▸ SUPPLIED RECORDS

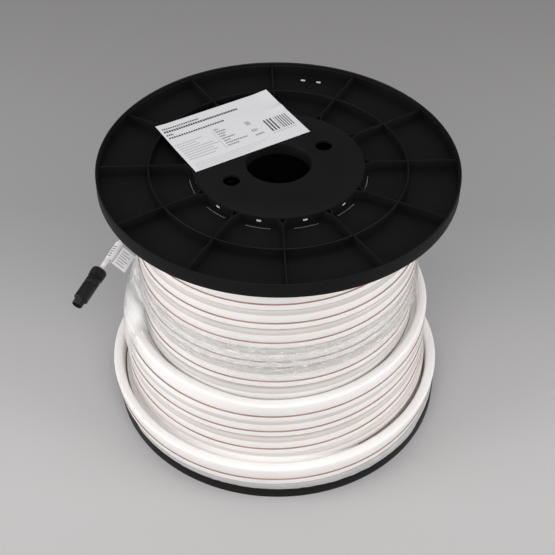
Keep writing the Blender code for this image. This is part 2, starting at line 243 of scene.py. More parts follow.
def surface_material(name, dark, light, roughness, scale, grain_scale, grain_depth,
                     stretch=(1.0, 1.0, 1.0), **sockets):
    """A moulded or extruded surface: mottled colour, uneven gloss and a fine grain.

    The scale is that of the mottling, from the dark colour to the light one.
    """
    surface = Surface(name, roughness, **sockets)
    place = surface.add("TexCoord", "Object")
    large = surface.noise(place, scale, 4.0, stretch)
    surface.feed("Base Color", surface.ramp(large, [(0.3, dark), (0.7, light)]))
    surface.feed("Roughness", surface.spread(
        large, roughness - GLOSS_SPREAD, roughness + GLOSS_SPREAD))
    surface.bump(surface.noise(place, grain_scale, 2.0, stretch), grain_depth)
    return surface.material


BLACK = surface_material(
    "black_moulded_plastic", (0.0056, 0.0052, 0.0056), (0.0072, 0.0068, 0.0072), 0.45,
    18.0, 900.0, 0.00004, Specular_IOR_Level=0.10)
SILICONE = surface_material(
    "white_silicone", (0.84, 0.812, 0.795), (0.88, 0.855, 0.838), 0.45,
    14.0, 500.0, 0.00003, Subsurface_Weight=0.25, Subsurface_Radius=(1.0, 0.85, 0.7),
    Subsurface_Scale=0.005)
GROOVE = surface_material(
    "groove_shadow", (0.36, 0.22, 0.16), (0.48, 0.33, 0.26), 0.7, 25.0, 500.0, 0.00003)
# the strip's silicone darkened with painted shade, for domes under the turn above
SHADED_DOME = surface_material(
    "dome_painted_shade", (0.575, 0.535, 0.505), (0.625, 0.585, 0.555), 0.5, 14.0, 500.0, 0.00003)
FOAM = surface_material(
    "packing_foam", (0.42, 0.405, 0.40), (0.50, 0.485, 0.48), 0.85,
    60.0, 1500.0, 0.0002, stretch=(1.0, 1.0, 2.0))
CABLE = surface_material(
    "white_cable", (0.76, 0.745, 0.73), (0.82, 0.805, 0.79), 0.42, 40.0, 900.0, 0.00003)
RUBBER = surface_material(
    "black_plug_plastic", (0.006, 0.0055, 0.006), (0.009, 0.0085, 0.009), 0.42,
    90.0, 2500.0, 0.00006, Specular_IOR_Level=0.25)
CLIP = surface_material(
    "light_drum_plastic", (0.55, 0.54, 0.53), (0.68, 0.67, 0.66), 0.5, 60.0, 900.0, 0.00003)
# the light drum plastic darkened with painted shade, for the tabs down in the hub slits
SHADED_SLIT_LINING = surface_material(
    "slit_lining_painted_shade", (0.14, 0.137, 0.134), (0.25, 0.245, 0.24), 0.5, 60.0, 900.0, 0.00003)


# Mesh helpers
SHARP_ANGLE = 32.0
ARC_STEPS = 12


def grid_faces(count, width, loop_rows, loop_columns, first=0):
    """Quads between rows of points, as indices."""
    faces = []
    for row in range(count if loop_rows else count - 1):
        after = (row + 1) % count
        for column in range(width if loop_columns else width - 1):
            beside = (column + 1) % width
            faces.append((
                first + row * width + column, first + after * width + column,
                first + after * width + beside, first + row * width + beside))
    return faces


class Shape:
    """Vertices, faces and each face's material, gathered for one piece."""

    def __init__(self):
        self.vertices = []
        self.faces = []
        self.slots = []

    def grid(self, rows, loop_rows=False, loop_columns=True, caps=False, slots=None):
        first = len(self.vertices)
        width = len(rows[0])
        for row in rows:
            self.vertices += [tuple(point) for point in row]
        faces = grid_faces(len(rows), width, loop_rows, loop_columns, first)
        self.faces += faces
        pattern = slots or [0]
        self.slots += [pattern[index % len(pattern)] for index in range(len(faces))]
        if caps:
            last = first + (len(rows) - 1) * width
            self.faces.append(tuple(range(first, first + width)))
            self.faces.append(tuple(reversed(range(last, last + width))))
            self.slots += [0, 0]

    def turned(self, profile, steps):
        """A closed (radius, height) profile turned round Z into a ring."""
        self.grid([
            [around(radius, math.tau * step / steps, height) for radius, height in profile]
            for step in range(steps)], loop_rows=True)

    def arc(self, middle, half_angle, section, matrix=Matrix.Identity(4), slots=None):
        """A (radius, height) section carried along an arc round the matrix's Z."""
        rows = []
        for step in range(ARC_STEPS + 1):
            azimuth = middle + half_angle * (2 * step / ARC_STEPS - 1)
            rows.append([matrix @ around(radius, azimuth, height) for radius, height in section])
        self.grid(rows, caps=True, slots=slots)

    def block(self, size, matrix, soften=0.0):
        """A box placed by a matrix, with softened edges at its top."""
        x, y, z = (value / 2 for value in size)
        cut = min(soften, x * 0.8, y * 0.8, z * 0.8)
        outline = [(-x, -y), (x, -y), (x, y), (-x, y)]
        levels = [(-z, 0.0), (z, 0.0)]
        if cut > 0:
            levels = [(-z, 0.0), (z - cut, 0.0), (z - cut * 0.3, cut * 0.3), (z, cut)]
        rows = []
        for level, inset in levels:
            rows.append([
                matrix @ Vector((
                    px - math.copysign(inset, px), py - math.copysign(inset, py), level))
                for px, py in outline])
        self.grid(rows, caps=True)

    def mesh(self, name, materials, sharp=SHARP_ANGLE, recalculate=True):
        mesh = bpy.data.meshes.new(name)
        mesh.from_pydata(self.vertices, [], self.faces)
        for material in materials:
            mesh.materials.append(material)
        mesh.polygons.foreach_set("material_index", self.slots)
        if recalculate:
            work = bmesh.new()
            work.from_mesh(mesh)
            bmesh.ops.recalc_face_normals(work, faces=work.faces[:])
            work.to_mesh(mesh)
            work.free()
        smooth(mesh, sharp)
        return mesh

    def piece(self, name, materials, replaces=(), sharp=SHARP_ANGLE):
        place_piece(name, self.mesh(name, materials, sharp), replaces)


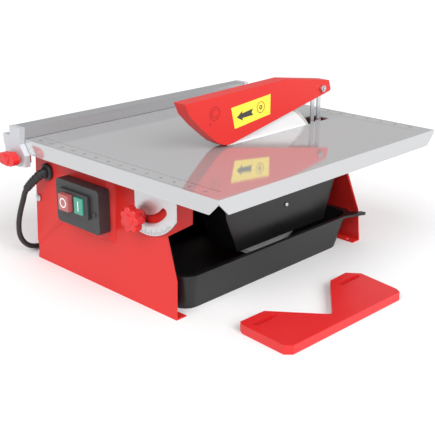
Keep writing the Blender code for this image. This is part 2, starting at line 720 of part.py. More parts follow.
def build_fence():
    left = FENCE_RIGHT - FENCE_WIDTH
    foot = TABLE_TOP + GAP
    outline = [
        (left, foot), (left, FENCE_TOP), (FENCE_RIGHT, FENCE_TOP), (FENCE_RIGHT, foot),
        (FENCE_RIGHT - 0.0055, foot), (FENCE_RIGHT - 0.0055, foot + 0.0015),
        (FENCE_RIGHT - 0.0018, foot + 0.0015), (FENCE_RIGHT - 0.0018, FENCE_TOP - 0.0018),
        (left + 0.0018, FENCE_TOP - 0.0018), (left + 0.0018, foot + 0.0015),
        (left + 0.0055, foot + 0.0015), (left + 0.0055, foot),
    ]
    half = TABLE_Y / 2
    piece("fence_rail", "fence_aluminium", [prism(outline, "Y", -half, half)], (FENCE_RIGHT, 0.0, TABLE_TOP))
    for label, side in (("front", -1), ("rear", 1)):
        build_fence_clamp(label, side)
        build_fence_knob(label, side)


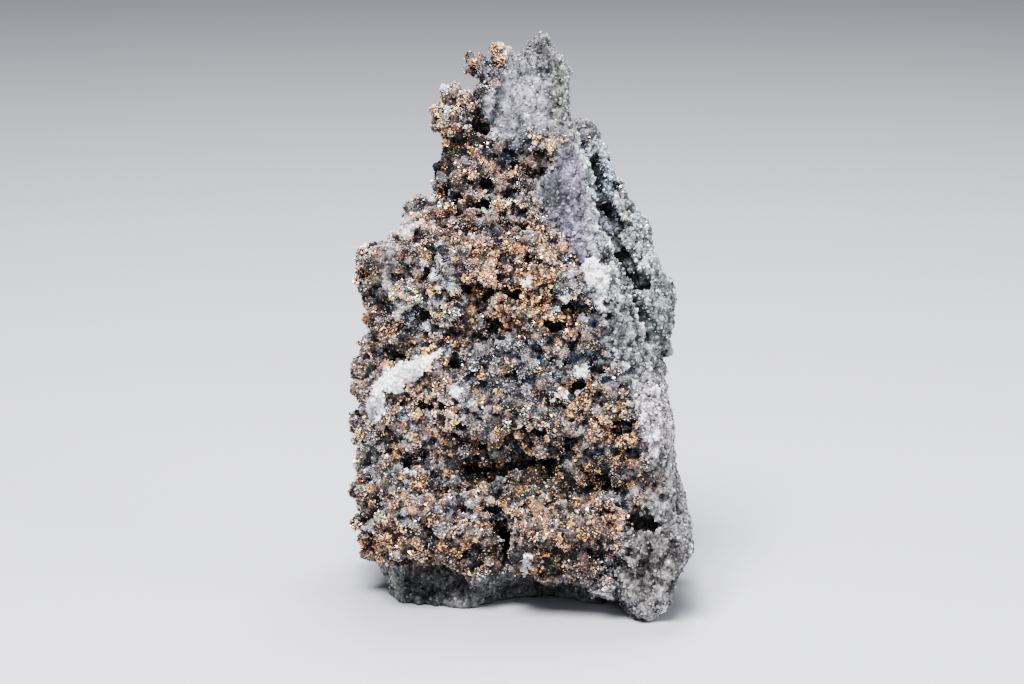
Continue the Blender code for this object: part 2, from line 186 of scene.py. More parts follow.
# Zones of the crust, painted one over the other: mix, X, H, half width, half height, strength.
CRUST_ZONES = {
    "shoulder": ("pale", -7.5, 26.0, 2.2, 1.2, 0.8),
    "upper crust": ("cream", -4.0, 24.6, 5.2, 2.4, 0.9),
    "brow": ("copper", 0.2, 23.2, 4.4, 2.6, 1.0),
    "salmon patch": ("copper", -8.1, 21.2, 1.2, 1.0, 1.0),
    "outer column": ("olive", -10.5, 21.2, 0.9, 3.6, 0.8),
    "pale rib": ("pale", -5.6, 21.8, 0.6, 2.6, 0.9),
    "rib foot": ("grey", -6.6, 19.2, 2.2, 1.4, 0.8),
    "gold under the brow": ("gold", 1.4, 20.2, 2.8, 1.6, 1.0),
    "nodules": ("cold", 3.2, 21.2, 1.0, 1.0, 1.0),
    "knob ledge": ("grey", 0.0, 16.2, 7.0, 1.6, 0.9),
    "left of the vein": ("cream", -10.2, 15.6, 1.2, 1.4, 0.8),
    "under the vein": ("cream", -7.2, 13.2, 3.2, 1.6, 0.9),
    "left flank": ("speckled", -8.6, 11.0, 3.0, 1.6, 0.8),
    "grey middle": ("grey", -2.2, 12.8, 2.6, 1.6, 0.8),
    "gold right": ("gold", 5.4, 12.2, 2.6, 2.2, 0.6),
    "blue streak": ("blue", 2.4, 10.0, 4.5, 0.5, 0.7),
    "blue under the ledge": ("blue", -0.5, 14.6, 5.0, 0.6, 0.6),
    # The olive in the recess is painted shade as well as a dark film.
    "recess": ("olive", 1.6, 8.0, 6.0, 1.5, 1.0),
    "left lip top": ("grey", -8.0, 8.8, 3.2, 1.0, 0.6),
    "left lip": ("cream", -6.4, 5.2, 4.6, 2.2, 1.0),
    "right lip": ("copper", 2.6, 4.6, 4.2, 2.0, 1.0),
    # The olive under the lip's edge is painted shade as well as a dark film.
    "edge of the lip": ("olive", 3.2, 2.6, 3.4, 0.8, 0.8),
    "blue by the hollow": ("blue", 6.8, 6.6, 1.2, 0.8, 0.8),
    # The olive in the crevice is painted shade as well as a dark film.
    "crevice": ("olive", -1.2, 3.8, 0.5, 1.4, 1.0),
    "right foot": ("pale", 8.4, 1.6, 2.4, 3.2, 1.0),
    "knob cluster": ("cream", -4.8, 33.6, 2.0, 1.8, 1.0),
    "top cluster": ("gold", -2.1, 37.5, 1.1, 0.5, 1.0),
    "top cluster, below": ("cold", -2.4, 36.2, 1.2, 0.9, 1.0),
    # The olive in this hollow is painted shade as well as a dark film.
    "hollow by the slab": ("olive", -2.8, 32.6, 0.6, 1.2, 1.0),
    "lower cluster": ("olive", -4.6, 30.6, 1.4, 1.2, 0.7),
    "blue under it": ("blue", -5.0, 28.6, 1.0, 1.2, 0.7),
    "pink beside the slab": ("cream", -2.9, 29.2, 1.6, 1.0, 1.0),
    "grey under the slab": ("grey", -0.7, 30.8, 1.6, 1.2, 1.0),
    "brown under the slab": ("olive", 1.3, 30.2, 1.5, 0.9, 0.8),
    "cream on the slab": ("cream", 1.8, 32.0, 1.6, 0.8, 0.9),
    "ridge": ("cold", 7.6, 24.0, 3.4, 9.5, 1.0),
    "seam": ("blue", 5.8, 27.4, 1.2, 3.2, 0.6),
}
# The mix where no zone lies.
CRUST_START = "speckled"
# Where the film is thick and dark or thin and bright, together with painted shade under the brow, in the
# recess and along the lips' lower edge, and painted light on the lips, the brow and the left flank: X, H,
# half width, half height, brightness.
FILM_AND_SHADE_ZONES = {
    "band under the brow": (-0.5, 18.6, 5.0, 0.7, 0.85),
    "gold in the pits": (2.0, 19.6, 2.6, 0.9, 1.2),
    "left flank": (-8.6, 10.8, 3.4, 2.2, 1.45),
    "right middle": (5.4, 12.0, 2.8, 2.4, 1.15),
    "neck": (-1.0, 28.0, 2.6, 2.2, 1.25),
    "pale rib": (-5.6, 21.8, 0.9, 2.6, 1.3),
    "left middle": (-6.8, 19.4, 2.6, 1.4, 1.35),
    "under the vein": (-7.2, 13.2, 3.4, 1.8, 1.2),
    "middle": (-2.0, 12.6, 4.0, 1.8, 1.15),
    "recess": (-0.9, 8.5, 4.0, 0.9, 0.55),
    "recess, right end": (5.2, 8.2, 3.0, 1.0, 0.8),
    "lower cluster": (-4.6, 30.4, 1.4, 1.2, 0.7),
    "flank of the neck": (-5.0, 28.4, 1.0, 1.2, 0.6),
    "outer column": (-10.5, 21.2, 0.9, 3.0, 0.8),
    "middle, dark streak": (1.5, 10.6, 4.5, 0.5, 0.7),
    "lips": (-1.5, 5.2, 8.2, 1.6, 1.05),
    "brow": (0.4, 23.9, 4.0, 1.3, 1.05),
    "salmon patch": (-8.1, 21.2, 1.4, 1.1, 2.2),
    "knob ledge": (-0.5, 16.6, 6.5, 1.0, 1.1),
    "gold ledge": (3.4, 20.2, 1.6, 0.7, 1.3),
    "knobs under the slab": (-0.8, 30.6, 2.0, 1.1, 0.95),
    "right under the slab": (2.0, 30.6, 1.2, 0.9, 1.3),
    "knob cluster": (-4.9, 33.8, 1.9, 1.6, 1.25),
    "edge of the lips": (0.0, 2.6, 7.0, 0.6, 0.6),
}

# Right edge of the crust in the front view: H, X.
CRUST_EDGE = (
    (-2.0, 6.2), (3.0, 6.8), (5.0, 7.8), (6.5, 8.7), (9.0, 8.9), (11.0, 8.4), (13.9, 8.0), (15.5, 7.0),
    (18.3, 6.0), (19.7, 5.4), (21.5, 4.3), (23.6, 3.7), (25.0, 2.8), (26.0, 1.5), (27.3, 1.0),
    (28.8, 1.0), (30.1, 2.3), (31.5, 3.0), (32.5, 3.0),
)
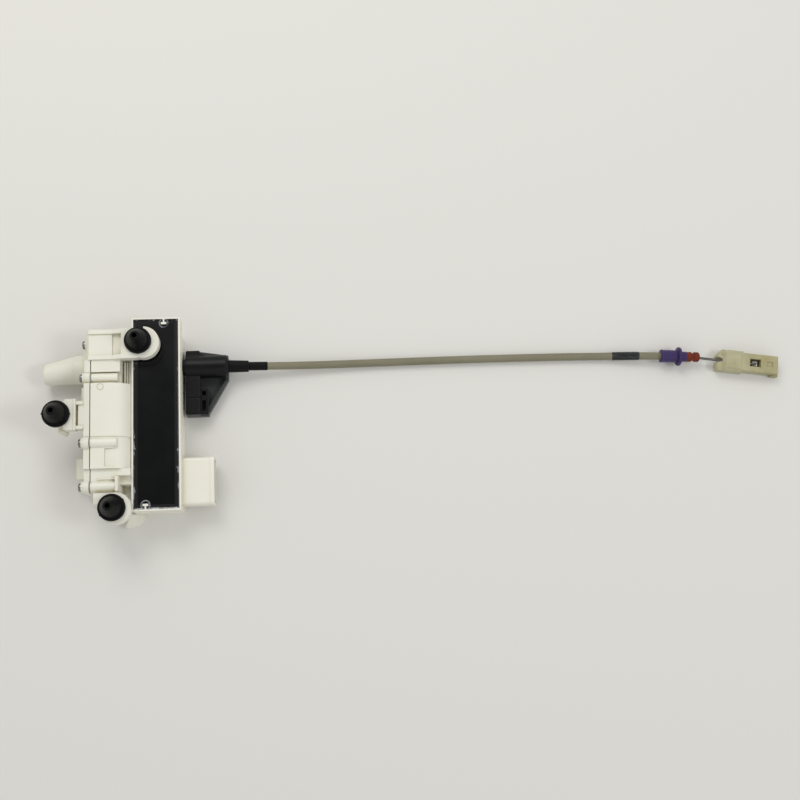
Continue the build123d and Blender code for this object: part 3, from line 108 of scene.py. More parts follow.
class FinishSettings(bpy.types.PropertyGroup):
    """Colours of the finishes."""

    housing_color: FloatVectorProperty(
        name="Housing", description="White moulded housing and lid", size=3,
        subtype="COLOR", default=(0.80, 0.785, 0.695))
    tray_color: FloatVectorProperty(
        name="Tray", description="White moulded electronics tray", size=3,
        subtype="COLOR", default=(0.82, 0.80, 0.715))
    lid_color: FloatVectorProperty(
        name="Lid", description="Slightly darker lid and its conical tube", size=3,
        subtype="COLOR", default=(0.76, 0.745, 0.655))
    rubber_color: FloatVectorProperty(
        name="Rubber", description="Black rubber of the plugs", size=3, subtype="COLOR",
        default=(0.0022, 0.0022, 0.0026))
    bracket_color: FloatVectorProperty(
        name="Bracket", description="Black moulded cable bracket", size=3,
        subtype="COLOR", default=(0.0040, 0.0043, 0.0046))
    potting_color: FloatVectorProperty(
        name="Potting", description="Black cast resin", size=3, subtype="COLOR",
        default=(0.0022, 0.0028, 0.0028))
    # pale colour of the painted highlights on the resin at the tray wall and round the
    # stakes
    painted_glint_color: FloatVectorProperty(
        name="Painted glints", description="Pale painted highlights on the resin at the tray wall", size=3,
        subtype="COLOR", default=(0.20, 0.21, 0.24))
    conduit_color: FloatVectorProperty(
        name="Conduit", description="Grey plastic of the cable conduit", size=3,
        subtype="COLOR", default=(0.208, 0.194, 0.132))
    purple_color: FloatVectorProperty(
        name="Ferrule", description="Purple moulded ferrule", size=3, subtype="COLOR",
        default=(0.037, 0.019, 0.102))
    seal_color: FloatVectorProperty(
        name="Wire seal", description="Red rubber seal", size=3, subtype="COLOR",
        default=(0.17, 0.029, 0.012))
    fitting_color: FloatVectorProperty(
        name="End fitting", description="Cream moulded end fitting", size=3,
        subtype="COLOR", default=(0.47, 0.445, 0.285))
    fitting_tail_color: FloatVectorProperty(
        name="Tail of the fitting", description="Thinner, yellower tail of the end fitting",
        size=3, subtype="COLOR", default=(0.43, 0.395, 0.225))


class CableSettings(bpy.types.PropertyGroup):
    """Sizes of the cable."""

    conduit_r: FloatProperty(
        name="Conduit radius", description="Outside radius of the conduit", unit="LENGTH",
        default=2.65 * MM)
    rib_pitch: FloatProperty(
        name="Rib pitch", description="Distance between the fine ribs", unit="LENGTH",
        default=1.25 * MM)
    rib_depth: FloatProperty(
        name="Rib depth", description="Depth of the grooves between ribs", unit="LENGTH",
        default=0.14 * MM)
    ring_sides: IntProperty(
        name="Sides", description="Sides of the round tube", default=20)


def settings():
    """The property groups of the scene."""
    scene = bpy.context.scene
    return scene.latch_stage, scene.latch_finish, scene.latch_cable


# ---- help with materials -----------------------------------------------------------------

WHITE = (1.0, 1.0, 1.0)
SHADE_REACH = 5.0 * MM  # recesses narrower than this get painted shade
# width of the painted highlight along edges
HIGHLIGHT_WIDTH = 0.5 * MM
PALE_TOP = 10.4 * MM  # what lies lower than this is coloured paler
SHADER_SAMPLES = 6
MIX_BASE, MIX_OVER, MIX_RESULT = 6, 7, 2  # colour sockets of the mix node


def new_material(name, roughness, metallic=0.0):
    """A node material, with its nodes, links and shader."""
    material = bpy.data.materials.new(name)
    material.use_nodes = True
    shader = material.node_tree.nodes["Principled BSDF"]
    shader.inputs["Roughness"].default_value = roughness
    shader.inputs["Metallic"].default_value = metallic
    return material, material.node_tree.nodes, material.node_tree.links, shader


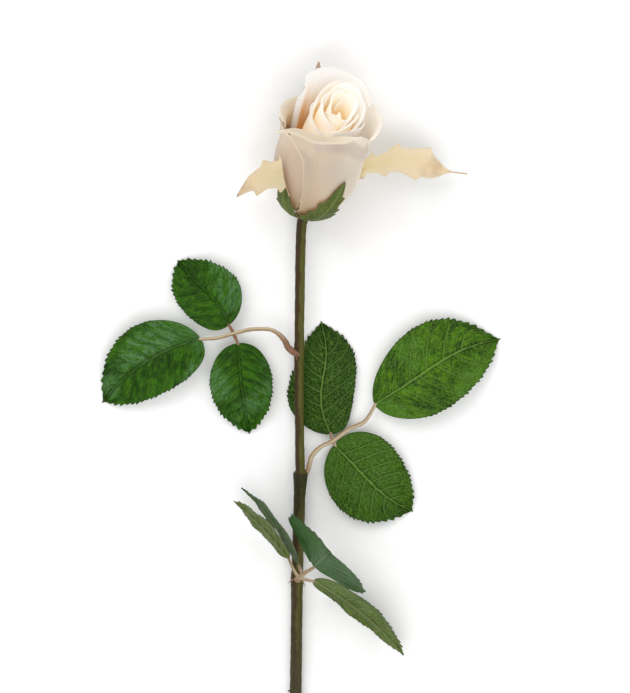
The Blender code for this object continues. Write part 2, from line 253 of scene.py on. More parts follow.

▸ PROBLEM DETAILS
Starting at the first line of the entries above, please extract each line up to and including the line with "a fine grain.", unchanged, and add nothing.

▸ CORRECT RESULT
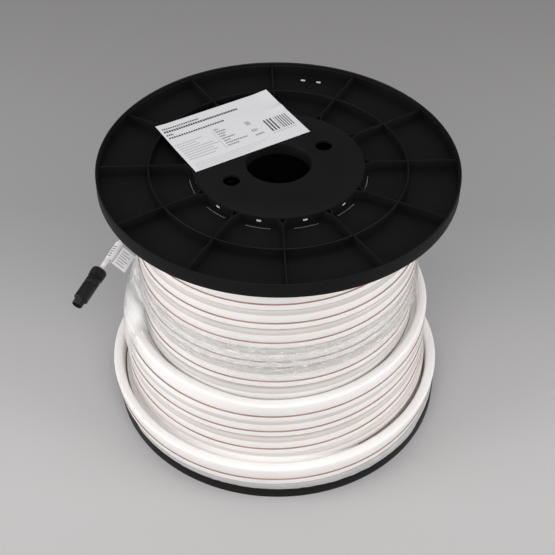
Keep writing the Blender code for this image. This is part 2, starting at line 243 of scene.py. More parts follow.
def surface_material(name, dark, light, roughness, scale, grain_scale, grain_depth,
                     stretch=(1.0, 1.0, 1.0), **sockets):
    """A moulded or extruded surface: mottled colour, uneven gloss and a fine grain.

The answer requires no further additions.